Multiflow: Shifting Towards Task-Agnostic Vision-Language Pruning
Matteo Farina, Massimiliano Mancini, Elia Cunegatti, Gaowen Liu, Giovanni Iacca, and Elisa Ricci
CVPR 2024
Tweet / arXiv / Code

tl;dr. We investigate the existence of transferable lottery tickets within Vision-Language Models, i.e., pruned networks that optimize for unknown downstream tasks. We benchmark 8 pruning methods on 2 VLMs and 3 Vision-Language Tasks (Captioning, VQA, Retrieval) and introduce a simple algorithm that improves transfer by integrating neuron importance into weight saliency and balancing the contribution of different modalities.

Understanding Sparse Neural Networks from their Topology via Multipartite Graph Representations
Elia Cunegatti, Matteo Farina, Doina Bucur, and Giovanni Iacca
TMLR, April 2024
Tweet / arXiv / Code

tl;dr. We empirically show (over 1000+ sparse networks) that previous metrics to predict the performance of Sparse NNs are no better than the naive layer-wise density. We introduce an end-to-end graph encoding that captures model-input interactions, from which a broader spectrum of topological metrics can be extracted. We further show that a mixture of metrics is more informative than established encodings/metrics pairings.

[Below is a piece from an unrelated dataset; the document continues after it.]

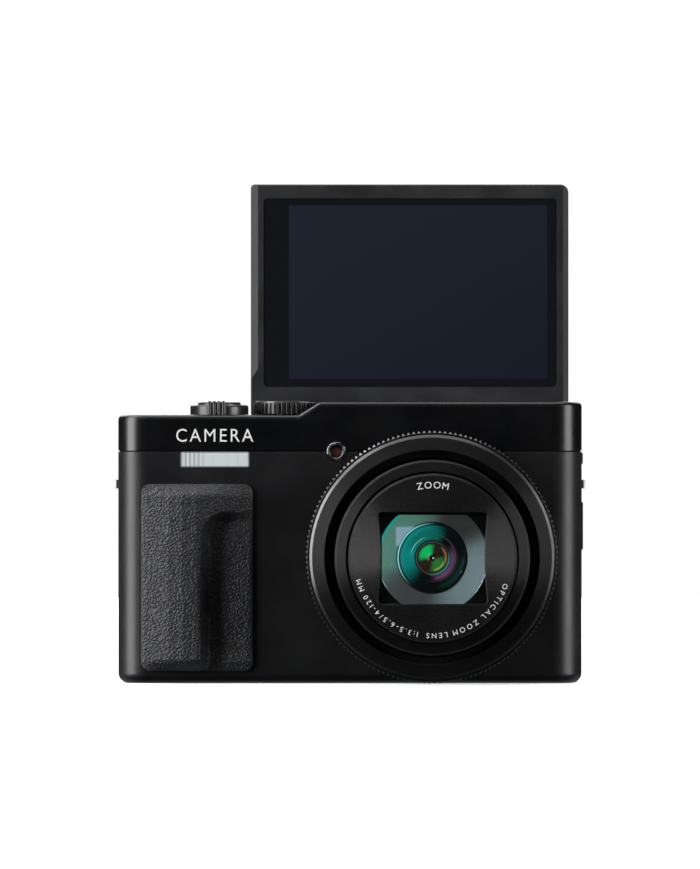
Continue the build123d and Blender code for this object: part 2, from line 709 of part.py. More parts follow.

Quantum Multi Model Fitting
Matteo Farina, Luca Magri, Willi Menapace, Elisa Ricci, Vladislav Golyanik, and Federica Arrigoni
CVPR 2023 ✨ Highlight
arXiv / Code

tl;dr. We leverage Quantum Annealers (QAs) to tackle the NP-Hard problem of fitting multiple parametric models to (possibly) outlier-contaminated data, aka Multi Model Fitting (MMF). To do so, we provide a simple mathematical reformulation of MMF as a set-coverage problem for QAs. We further introduce an iterative decomposition scheme which empirically scales to 1000+ qbits reliably.